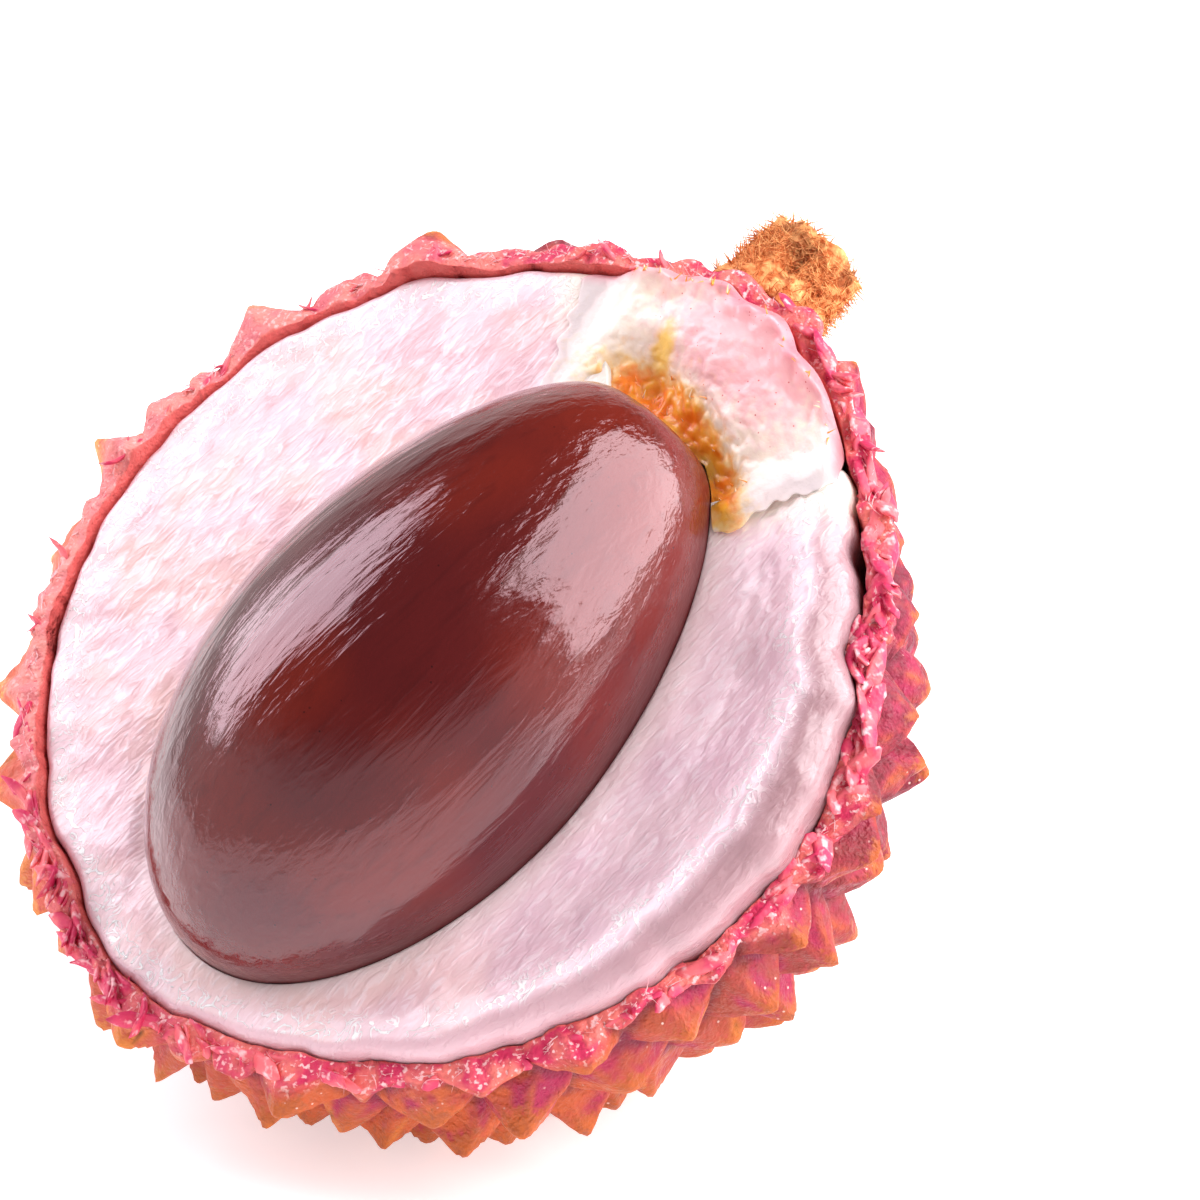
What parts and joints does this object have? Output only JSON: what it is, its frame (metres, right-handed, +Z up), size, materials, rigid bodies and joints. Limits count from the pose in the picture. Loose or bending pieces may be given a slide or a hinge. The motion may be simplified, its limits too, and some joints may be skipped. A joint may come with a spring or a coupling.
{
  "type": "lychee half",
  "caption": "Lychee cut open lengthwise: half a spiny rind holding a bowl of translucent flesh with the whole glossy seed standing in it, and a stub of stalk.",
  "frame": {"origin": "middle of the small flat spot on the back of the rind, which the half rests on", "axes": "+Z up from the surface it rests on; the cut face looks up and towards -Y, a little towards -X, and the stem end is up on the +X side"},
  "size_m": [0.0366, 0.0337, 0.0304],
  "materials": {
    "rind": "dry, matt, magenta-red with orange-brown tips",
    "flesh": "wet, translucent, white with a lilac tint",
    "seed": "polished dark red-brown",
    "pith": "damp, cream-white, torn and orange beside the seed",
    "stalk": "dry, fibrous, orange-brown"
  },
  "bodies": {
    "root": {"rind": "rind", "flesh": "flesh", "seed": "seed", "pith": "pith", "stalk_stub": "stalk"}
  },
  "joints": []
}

****

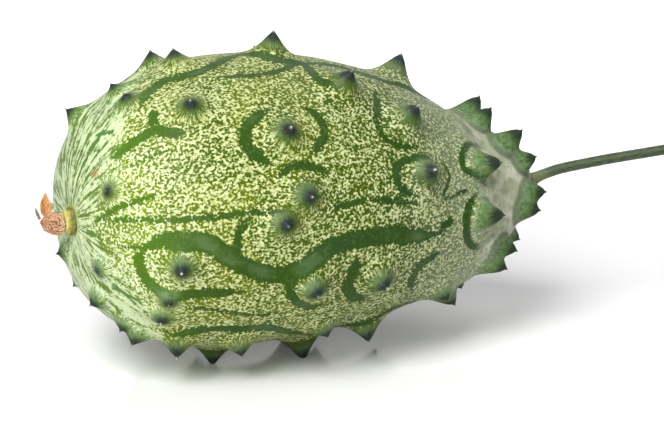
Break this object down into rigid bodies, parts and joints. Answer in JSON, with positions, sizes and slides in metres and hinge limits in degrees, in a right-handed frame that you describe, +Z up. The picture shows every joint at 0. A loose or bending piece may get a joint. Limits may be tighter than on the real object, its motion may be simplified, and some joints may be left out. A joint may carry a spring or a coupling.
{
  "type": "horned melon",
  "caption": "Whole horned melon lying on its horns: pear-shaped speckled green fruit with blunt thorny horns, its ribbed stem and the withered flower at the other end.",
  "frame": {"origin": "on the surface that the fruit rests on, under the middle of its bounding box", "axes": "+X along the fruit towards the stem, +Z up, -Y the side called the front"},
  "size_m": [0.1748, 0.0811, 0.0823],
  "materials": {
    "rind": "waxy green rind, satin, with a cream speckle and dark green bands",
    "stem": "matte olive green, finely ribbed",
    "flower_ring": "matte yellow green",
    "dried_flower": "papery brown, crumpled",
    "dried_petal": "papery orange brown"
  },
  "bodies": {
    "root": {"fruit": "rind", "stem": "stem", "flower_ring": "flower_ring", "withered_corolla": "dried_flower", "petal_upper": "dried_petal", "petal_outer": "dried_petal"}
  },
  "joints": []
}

****

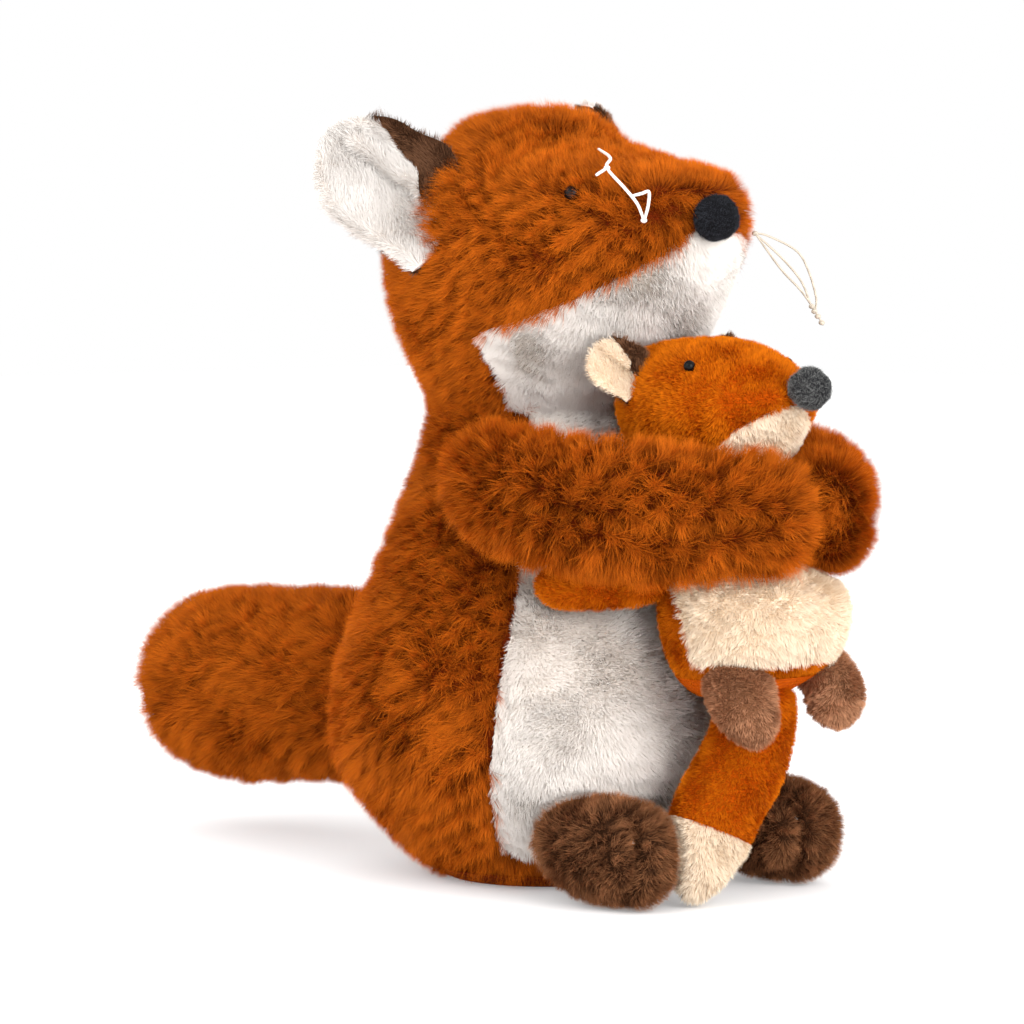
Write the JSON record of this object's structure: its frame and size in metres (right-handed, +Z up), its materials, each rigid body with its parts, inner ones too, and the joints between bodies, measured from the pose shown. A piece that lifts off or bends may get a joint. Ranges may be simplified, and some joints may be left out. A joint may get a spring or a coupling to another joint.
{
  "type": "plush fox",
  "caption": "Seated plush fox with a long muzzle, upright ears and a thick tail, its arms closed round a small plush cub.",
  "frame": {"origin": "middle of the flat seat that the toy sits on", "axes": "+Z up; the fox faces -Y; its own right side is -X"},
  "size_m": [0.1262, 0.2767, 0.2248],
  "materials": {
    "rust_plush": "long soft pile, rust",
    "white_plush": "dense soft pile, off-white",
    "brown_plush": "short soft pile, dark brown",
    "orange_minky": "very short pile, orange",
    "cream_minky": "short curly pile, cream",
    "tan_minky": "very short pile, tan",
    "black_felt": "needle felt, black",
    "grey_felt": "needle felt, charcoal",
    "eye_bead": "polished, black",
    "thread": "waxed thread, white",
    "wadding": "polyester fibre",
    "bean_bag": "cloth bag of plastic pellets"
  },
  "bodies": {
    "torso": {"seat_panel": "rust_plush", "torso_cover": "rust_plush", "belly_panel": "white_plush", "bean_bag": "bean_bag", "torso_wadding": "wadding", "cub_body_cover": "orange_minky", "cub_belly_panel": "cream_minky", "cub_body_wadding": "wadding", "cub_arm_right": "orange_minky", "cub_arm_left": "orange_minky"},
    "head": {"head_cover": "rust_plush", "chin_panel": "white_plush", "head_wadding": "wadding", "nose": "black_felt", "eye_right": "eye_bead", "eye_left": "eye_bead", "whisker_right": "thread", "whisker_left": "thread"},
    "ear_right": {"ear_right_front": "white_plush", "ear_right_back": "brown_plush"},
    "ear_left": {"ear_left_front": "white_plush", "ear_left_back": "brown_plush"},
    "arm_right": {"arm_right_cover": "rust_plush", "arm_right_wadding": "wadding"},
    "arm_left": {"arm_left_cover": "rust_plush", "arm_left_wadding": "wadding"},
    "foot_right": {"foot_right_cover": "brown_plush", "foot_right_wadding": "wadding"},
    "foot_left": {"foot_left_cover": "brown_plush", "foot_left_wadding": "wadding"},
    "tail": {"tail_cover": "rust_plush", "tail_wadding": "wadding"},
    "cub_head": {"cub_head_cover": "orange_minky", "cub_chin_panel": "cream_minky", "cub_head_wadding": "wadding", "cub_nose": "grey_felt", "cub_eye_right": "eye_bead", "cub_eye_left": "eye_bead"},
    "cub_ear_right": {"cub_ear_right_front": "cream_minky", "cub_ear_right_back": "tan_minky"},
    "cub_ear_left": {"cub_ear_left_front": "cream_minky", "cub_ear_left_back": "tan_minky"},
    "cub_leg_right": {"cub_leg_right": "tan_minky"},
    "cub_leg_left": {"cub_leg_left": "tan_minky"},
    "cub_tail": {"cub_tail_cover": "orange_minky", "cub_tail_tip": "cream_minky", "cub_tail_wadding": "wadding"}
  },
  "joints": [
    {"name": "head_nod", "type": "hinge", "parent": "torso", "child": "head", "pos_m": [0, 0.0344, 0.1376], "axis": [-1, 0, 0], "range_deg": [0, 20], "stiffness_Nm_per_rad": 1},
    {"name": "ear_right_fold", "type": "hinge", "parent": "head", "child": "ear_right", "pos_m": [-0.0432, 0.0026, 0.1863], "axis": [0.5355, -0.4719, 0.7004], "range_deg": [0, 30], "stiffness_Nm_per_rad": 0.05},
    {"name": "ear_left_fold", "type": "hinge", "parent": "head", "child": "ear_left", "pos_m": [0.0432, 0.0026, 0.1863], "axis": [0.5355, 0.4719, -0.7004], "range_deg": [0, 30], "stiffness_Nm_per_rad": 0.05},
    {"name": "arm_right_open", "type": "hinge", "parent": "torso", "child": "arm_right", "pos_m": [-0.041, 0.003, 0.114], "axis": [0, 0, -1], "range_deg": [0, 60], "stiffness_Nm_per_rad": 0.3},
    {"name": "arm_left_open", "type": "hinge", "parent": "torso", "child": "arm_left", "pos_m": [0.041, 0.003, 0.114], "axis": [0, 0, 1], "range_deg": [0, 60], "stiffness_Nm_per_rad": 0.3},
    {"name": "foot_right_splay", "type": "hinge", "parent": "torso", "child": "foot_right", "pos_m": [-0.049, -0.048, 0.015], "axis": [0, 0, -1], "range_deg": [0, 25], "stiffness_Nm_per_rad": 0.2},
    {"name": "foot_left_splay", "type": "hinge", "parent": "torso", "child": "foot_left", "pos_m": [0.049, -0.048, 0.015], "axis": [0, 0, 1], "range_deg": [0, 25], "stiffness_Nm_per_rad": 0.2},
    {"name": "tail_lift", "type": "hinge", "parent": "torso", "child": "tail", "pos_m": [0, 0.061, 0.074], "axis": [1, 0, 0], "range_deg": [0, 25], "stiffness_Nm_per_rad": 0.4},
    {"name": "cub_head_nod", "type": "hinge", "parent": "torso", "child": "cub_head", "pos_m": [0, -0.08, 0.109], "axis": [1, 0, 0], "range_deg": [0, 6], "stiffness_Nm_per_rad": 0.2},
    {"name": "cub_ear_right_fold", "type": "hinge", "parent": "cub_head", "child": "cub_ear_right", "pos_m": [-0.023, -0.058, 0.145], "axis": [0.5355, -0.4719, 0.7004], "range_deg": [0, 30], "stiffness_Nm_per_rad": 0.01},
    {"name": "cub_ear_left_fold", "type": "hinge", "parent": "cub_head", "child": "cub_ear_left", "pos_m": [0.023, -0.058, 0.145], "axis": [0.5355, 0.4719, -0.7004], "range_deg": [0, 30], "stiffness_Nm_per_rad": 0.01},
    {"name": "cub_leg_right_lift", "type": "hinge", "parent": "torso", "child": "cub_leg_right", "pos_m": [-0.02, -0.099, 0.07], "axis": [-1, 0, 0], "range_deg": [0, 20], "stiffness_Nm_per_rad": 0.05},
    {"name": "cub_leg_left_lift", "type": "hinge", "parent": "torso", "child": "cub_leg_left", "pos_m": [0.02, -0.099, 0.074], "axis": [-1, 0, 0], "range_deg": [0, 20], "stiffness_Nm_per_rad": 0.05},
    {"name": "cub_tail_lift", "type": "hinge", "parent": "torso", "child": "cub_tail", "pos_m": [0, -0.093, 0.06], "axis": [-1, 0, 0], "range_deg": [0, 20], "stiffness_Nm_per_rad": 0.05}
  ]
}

****

Find each line in the records holding the string "picture" and show it.

What parts and joints does this object have? Output only JSON: what it is, its frame (metres, right-handed, +Z up), size, materials, rigid bodies and joints. Limits count from the pose in the picture. Loose or bending pieces may be given a slide or a hinge. The motion may be simplified, its limits too, and some joints may be skipped. A joint may come with a spring or a coupling.
Break this object down into rigid bodies, parts and joints. Answer in JSON, with positions, sizes and slides in metres and hinge limits in degrees, in a right-handed frame that you describe, +Z up. The picture shows every joint at 0. A loose or bending piece may get a joint. Limits may be tighter than on the real object, its motion may be simplified, and some joints may be left out. A joint may carry a spring or a coupling.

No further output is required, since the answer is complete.